Additionally, the court noted that data aggregators could bring other, non-CFAA claims, against scraping entities even when those companies are scraping public information, such as breach of contract and copyright infringement claims. Thus, data scraping law is very nuanced and still in its early stages, making the guidance of counsel especially important before starting a data scraping business or cutting off access to data scrapers.

Farella Braun + Martel represented hiQ in obtaining the preliminary injunction and through its first appeal to the Ninth Circuit.

The Court’s Analysis

After the Ninth Circuit affirmed the preliminary injunction in 2019, LinkedIn filed a petition for writ of certiorari with the Supreme Court of the United States. The Supreme Court vacated the decision and remanded the case to the Ninth Circuit for further consideration in light of its decision in Van Buren v. United States, 141 S. Ct. 1648 (2021), a case concerning application of the Computer Fraud and Abuse Act (CFAA) in the criminal context. The Ninth Circuit once again affirmed the underlying hiQ Labs decision, largely mirroring its earlier analysis.

To obtain a preliminary injunction, a plaintiff must show that they are likely to succeed on the merits, likely to suffer irreparable harm in the absence of preliminary relief, the balance of equities tips in their favor, and an injunction is in the public interest. 

The Ninth Circuit found credible hiQ’s assertion that the survival of its business is threatened absent an injunction prohibiting LinkedIn from blocking hiQ from scraping publicly available information from LinkedIn’s website. Similarly, the balance of equities tipped “sharply” toward hiQ, given that LinkedIn’s interest in preventing data collection was outweighed by hiQ’s interest in continuing its business. Importantly, the court also determined that there was a strong public interest in preventing companies like LinkedIn from becoming “information monopolies” who could otherwise decide, on any basis, who can collect and use publicly available data.
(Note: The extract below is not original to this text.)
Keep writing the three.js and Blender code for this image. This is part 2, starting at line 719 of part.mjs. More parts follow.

The remainder of the Ninth Circuit’s decision explored how hiQ raised “serious questions” that supported its likelihood of success on the merits of its intentional interference with contract claim against LinkedIn. With respect to LinkedIn’s “legitimate business purpose” defense to this claim, the Ninth Circuit determined, inter alia, that hiQ’s interest in fulfilling its contracts with the customers of its data analytics products and services is stronger than LinkedIn’s comparatively weak “interest in protecting its members’ data and the investment made in developing its platform” and “enforcing its User Agreements’ prohibitions on automated scraping.”
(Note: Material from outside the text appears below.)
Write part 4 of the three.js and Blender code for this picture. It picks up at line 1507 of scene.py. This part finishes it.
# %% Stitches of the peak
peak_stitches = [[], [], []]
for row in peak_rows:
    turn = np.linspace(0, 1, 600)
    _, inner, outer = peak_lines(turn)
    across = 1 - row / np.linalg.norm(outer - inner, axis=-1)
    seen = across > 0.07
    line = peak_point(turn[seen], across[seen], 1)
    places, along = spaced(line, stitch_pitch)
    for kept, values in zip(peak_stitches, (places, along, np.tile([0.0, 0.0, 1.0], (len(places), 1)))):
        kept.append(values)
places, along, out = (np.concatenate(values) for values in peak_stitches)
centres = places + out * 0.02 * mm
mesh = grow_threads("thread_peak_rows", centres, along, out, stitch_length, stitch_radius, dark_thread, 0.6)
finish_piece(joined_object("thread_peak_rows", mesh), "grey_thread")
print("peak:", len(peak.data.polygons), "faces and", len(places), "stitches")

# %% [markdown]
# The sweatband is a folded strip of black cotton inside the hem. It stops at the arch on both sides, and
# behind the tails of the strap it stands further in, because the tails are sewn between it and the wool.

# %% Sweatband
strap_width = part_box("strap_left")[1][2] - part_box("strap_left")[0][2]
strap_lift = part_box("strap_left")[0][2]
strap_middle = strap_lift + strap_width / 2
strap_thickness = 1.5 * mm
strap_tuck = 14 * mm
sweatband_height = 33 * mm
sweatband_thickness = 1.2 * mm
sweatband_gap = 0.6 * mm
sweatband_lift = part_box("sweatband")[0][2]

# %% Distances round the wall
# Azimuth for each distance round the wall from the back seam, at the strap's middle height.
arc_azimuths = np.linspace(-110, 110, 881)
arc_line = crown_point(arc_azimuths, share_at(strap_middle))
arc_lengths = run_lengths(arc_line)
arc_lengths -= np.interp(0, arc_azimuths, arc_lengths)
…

The court also rejected LinkedIn’s further argument that blocking hiQ from scraping publicly available data was justified because such scraping violated the CFAA, 18 U.S.C. § 1030, which outlaws intentional access to a computer to obtain information “without authorization” from that protected computer (here, the LinkedIn servers would be the “protected computer”). Once again, the court agreed that hiQ had at least raised a “serious question” that its activities did not run afoul of the CFAA because LinkedIn’s information was accessible to the general public, and so data miners like hiQ were not accessing those servers “without authorization.”

The court explained that Congress created the CFAA with “hacking” and “breaking and entering” in mind, contemplating the existence of three kinds of computer system accessibility:

  1. access is open to the general public and permission is not required,
  2. authorization is required and has been given, and
  3. authorization is required but has not been given.
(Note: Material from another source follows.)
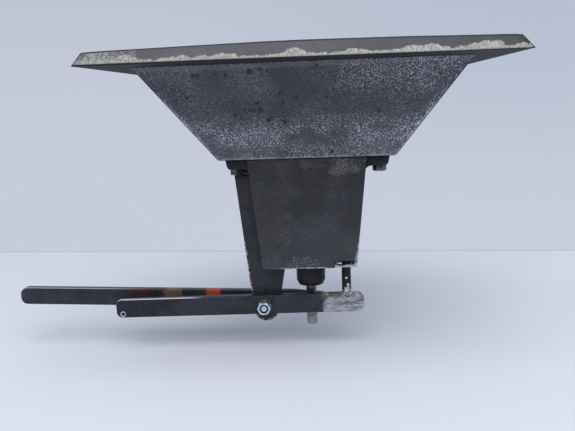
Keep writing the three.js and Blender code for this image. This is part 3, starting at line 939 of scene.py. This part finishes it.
# %% Rim strip
def rim_strip(name, half, out, straight, profile, turn):
    """A strip along X with its lip at -Y, then turned to its side of the pan."""
    piece = block(name, (-half, -out, 0), (half, -out + RIM_DEPTH, SHEET))
    edit(piece)
    pick("VERT", lambda p, n: p.y > -out + 1)
    bpy.ops.transform.resize(value=(1 - RIM_DEPTH / half, 1, 1), center_override=(0, 0, 0))
    if straight:
        pick("FACE", lambda p, n: n.y > 0.9)
        bpy.ops.mesh.extrude_region_move(TRANSFORM_OT_translate={"value": (0, straight * MM, 0)})
    raise_lip(out)
    bow_lip(piece, profile)
    round_fold(out, half)
    turn_to_side(turn)
    soften(piece, 0.6)
    return piece


# %% Rim
LONG_LIP = [
    (-175.5, 9.4), (-173.6, 11.0), (-163, 11.5), (-140, 12.0), (-115, 12.4), (-90, 12.9),
    (-60, 13.4), (-30, 13.9), (0, 14.1), (30, 13.9), (60, 13.6), (90, 13.3), (115, 12.7),
    (140, 12.2), (158, 11.9), (168, 11.6), (173, 10.9), (175.5, 8.4),
]  # fmt: skip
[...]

According to the Ninth Circuit, where information like a public LinkedIn profile is “available to anyone with an internet connection,” it falls under the first category, and thus the idea that anybody, including scraper entities, can access this information “without authorization” is “inapt.” The court added that Van Buren’s “gates-up-or-down inquiry”—“one either can or cannot access a computer system, and one either can or cannot access certain areas within the system”—is akin to categories (2) and (3). It held that Van Buren thus reinforces its conclusion “that the concept of ‘without authorization’ does not apply to public websites.”

Takeaways

Large data aggregators should not rely on the CFAA when bringing claims against scrapers of their publicly accessible data, or when defending against claims brought by those scrapers when the aggregators take measures to restrict access to the data. However, while the court closed one gate, it left several others open. In fact, it reminded readers that other causes of action including state law trespass to chattels, copyright infringement, misappropriation, unjust enrichment, conversion, breach of contract, or breach of privacy may still apply to such scraping activities. Indeed, plaintiffs in data scraping lawsuits routinely include such claims in their complaints.